The flow of ideas is one of the elements that naturally arise in a psychologically safe culture. Individuals should be careful not to be judgemental allowing for new ideas (favouring quantity over quality). This will favour a culture that will protect new ideas right after the ideation stage, when they are the most vulnerable. Also, the idea creation stage should be seen as additive and not competitive, as competition undermines psychological safety, making it detrimental to creativity.

For managers and entrepreneurs, this means that they should avoid criticising new ideas; a tendency that is widespread practice, as expressing criticism is a technique widely used to reinforce the social status of those who criticise. However, it is important to understand that criticism hinder the flow ideas, hence creativity.

Autonomy and freedom

In order to encourage creativity, your organisation should allow individuals autonomy and freedom to make an independent judgement on how to execute a particular task giving them plenty of room for personal expression.


Allowing individuals to tackle tasks in an autonomous way will result in a culture where nonconformity will substitute standardisation, as every member of the organisation will undertake tasks in different and unusual ways.


In order to benefit from nonconformity, the goals of the organisation should be flexible and shaped by the creative process itself. Indeterminacy is a sign of a healthy creative culture because it shows that the organisation’s priority is the individual’s creative endeavour encouraging new approaches and creative efforts. Indeterminacy means also that the organisation will have to have a high degree of flexibility in order to adapt to those new approaches, breakthroughs that are valuable. This is very important as it allows the individuals to be the organisation’s drivers, and will feel a stronger sense of ownership over their work and the organisation as a whole.

Challenge and Mastery

The organisation should challenge individuals’ on fields related to their passions and skills, to motivate them further and help their talents to develop to their fullest.

Meaning and Purpose

Allowing the members of the organisation to engage with what they consider meaningful will allow them to work on what they are passionate about, making them more intrinsically motivated. Moreover, the members should be able to share and influence the organisation’s purpose.

Clear goals and clear deadlines

Redefining the managerial role allows individuals to benefit from freedom and independent decision-making.
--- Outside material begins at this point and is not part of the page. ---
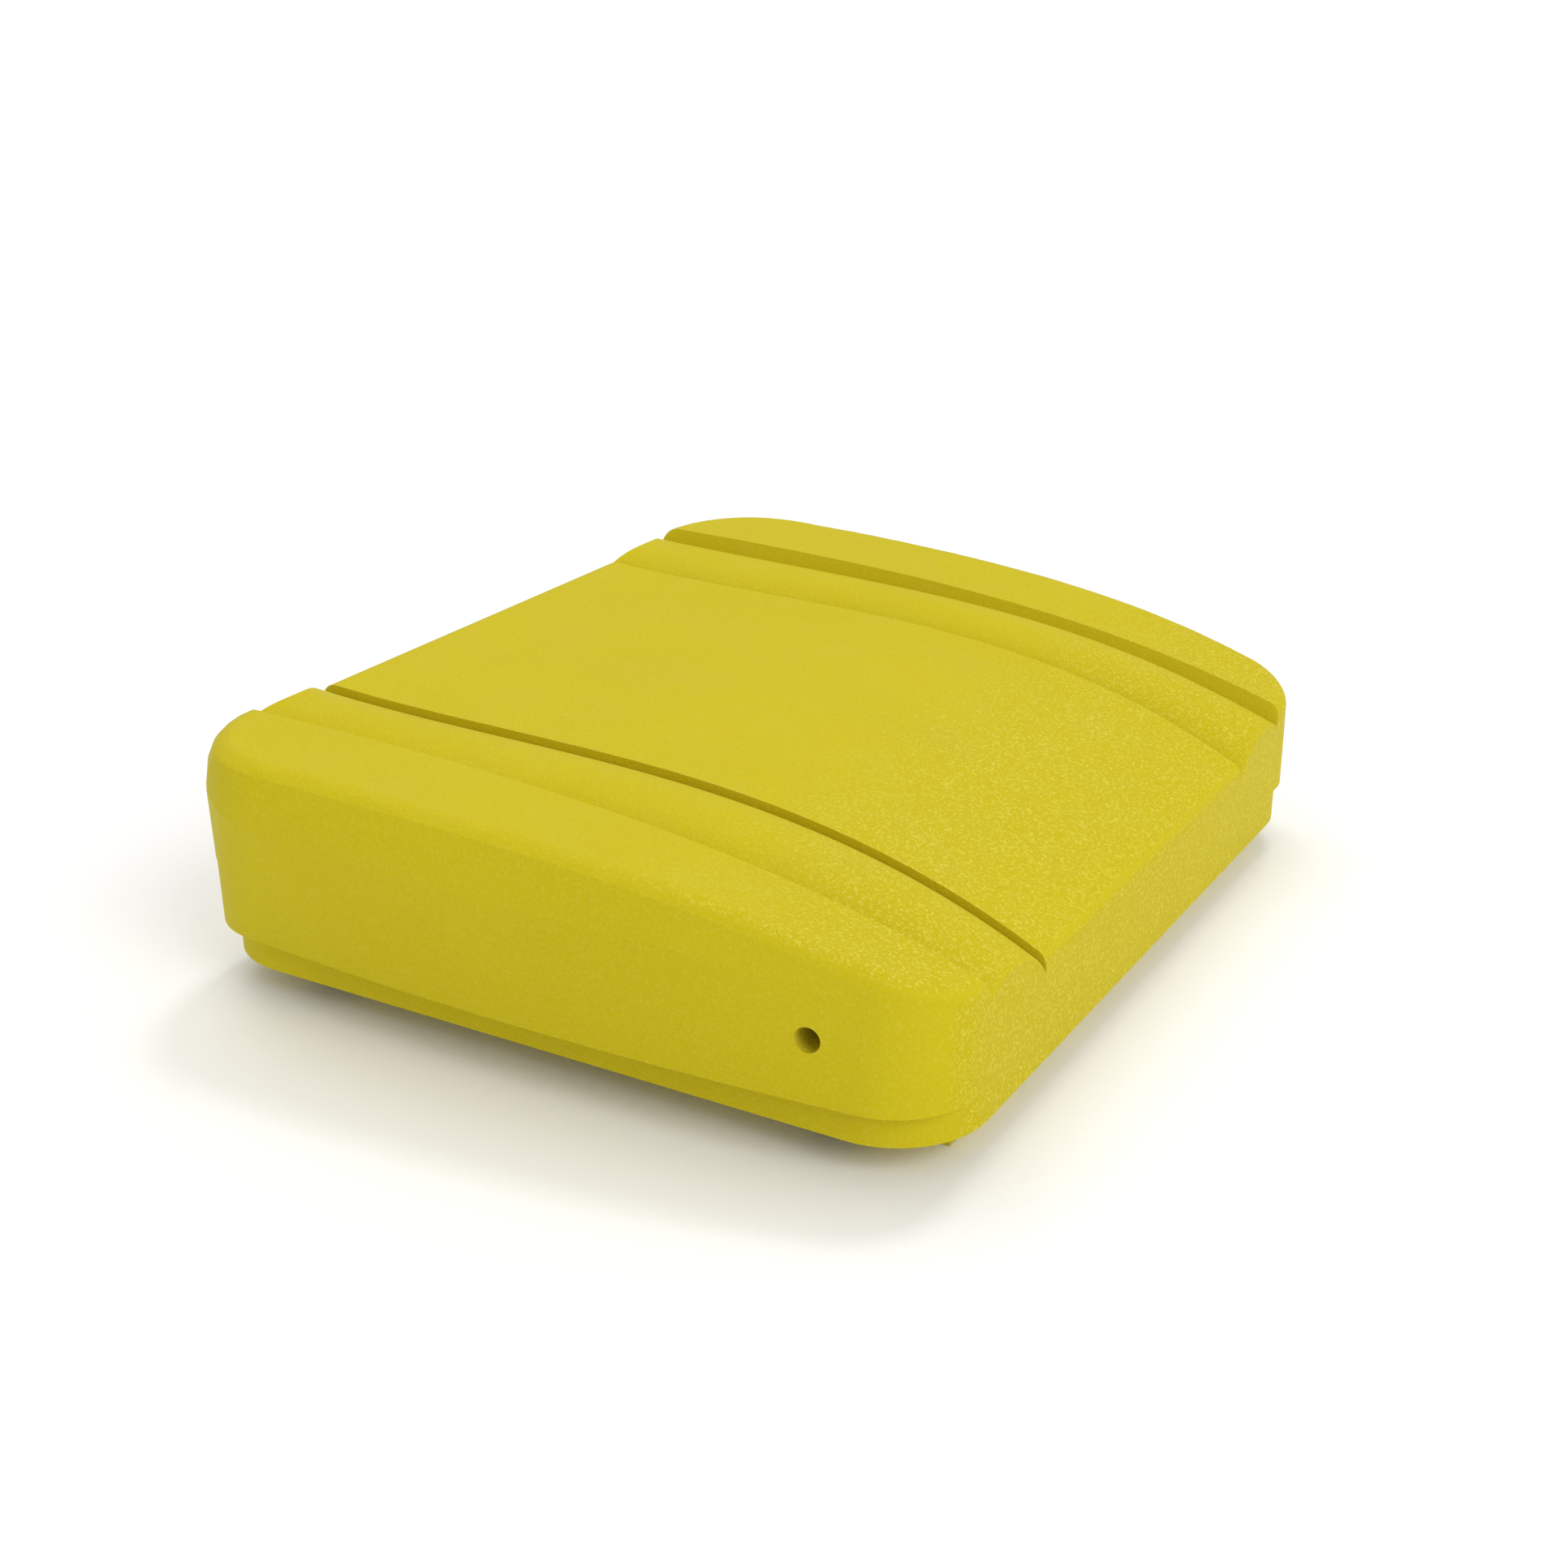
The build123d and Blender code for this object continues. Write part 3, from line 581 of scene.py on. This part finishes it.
class PEDALSEAT_OT_build_studio(bpy.types.Operator):
    """Set up the floor, the soft lights and the camera"""

    bl_idname = "pedalseat.build_studio"
    bl_label = "Build studio"

    def execute(self, context):
        settings = context.scene.seat_studio
        studio_floor(settings)
        even_sky(settings.sky)
        soft_light("main_light", settings.main_strength, settings.softness, MAIN_LIGHT_AT)
        soft_light("top_light", settings.top_strength, settings.softness / TOP_LIGHT_NARROWING, TOP_LIGHT_AT)
        soft_light("back_light", settings.back_strength, settings.softness, BACK_LIGHT_AT)
        place_camera(settings)
        context.scene.view_settings.view_transform = "Standard"
        return {"FINISHED"}


class PEDALSEAT_PT_sidebar(bpy.types.Panel):
    """Lists the steps that finish the seat"""

    bl_idname = "PEDALSEAT_PT_sidebar"
    bl_label = "Pedal boat seat"
    bl_space_type = "VIEW_3D"
    bl_region_type = "UI"
    bl_category = "Seat"

    def draw(self, context):
        scene = context.scene
        for settings in (scene.seat_moulding, scene.seat_hardware, scene.seat_studio):
            column = self.layout.column(align=True)
            for name in settings.__annotations__:
                column.prop(settings, name)
        for operator in OPERATORS:
            self.layout.operator(operator.bl_idname)


SETTINGS = {
    "seat_moulding": SeatMouldingSettings,
    "seat_hardware": SeatHardwareSettings,
    "seat_studio": SeatStudioSettings,
}
OPERATORS = (
    PEDALSEAT_OT_finish_shell,
    PEDALSEAT_OT_finish_base,
    PEDALSEAT_OT_finish_foam,
    PEDALSEAT_OT_finish_pins,
    PEDALSEAT_OT_finish_fixings,
    PEDALSEAT_OT_finish_rubber,
    PEDALSEAT_OT_build_studio,
)


def register():
    for kind in (*SETTINGS.values(), *OPERATORS, PEDALSEAT_PT_sidebar):
        bpy.utils.register_class(kind)
    for name, kind in SETTINGS.items():
        setattr(bpy.types.Scene, name, PointerProperty(type=kind))


def unregister():
    for name in SETTINGS:
        delattr(bpy.types.Scene, name)
    for kind in reversed((*SETTINGS.values(), *OPERATORS, PEDALSEAT_PT_sidebar)):
        bpy.utils.unregister_class(kind)


def main():
    register()
    build_shared_effects()
    bpy.ops.pedalseat.finish_shell()
    bpy.ops.pedalseat.finish_base()
    bpy.ops.pedalseat.finish_foam()
    bpy.ops.pedalseat.finish_pins()
    bpy.ops.pedalseat.finish_fixings()
    bpy.ops.pedalseat.finish_rubber()
    bpy.ops.pedalseat.build_studio()


if __name__ == "__main__":
    main()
A creative endeavour will have a more powerful effect if intrinsically motivated.

However, this can cause lack of coordination, making the organisation appear unreliable to the external culture in which it functions. Further, it can also slow down the work process and create uncertainty, being potentially detrimental for creativity. In order to offer a firm ground on which the organisation’s individuals can build upon, it is important to provide clear goals – detailed information on the importance and the direction of the work– and clear deadlines.


Time is classified as a resource. As we have discussed above, clear deadlines should be provided. These deadlines should not be too short, as they could cause unnecessary stress within the organisation, making individuals unhappy and unmotivated. Also, a deadline, which is too tight, means that individuals will not be encouraged to explore (a fundamental aspect of creative cultures). On the other hand, providing too much time can also be damaging as it makes the tasks unchallenging and diminishes intrinsic motivation. It is worth mentioning that, at times, organisations like IDEO and Pixar manage to produce creative work under high time pressure. This mental state is defined, as being on a mission and it is incredibly fruitful if dosed carefully, but can lead to burnout if used recurrently.
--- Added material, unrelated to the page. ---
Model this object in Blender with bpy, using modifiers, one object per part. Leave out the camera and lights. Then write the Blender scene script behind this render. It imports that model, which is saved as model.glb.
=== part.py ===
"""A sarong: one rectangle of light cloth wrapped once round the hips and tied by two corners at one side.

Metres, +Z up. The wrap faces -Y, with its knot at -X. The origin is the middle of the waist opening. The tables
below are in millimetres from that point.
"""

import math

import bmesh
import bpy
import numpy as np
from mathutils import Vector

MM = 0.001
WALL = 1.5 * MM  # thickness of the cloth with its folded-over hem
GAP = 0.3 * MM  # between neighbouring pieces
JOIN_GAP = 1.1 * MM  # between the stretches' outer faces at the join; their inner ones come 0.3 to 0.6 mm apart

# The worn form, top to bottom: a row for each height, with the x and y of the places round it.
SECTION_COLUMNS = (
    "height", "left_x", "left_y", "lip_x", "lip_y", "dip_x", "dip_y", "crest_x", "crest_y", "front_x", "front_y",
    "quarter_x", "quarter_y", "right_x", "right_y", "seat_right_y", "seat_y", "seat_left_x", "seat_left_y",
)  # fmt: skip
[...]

Also, there are material resources. Material resources are not only limited to economical ones. They extend also to tools, equipment, information and personnel. It is important to note that neither extensive nor limited resources lead to a more creative culture. An organisation should be able to balance material resources in the same way that it balances time resources. In terms of money, there should be enough to allow individuals to focus on the projects at hand. By providing resources promptly, the organisation shows to their members that they are highly valued.

Feedback, communication and connection

Regular meetings are important to keep individuals informed on the organisation’s direction. As long as it is honest, welcoming, and directed at a particular problem and not a single individual, spirited debate is also beneficial. Overall, the entire organisation should make communication among all departments easy.

In the same way, regular feedback is also fundamental to allow learning and improvement directed towards the performance and not the person. It is important to direct such feedback at the performance to help the individuals feel secure thus allowing the flow and creativity to flow within the organisation.

Lastly, the organisation should encourage relationships with the environment in which the organisation functions, allowing members to benefit from new acquaintances, opportunities and inspiration. This in turn also benefits the organisation’s culture and creativity.

Physical Environment

Your organisation should encourage members to shape their work environment as they please, designing it in a way that facilitates communication among all members but also provides space in which members are able to retreat alone to concentrate when needed. Constructing the work environment so the individuals can playfully engage with their own imagination.

Supervisory encouragement

For a culture to foster creativity, individuals should interact as equals regardless of their job roles. Hierarchy has to be annulled, minimised, or at least suspended to favour the idea creation stages. Instead of being the ‘heads’ of an organisation, managers need to become the facilitators, those allowing individuals to develop their talents allowing them to be the driving forces of the organisation.

The managers need to support the work but also nourish the personal lives of those working in the organisation. Managers should also be open to feedback, embracing the idea that their model might be wrong or incomplete and allow for the views of others.

Management should be also attentive enough to recognise creative achievement before it acquires commercial value. Also, if not well thought out, reward might have a negative effect on creativity.

It is important that the managers are respectful, encouraging and that they provide emotional support. They should avoid controlling the work processes (as this limits autonomy), and the time frame (a residue of the industrial production era). It is also crucial to avoid surveillance, as this will make individuals feel observed, hence self-conscious.

Progress on Work

Progress was found to be the strongest influencer of all. It comprises of small daily personal victories, breakthroughs and the completion of the task at hand. When individuals are helped by the organisation to continuously progress in their work and have an overall sense of improvement their Inner work life, and hence creative performance is greatly enhanced. Similarly, when these small events hinder work and act as setbacks, they impede progress and negatively affect an individual’s perceptions, emotions and motivation.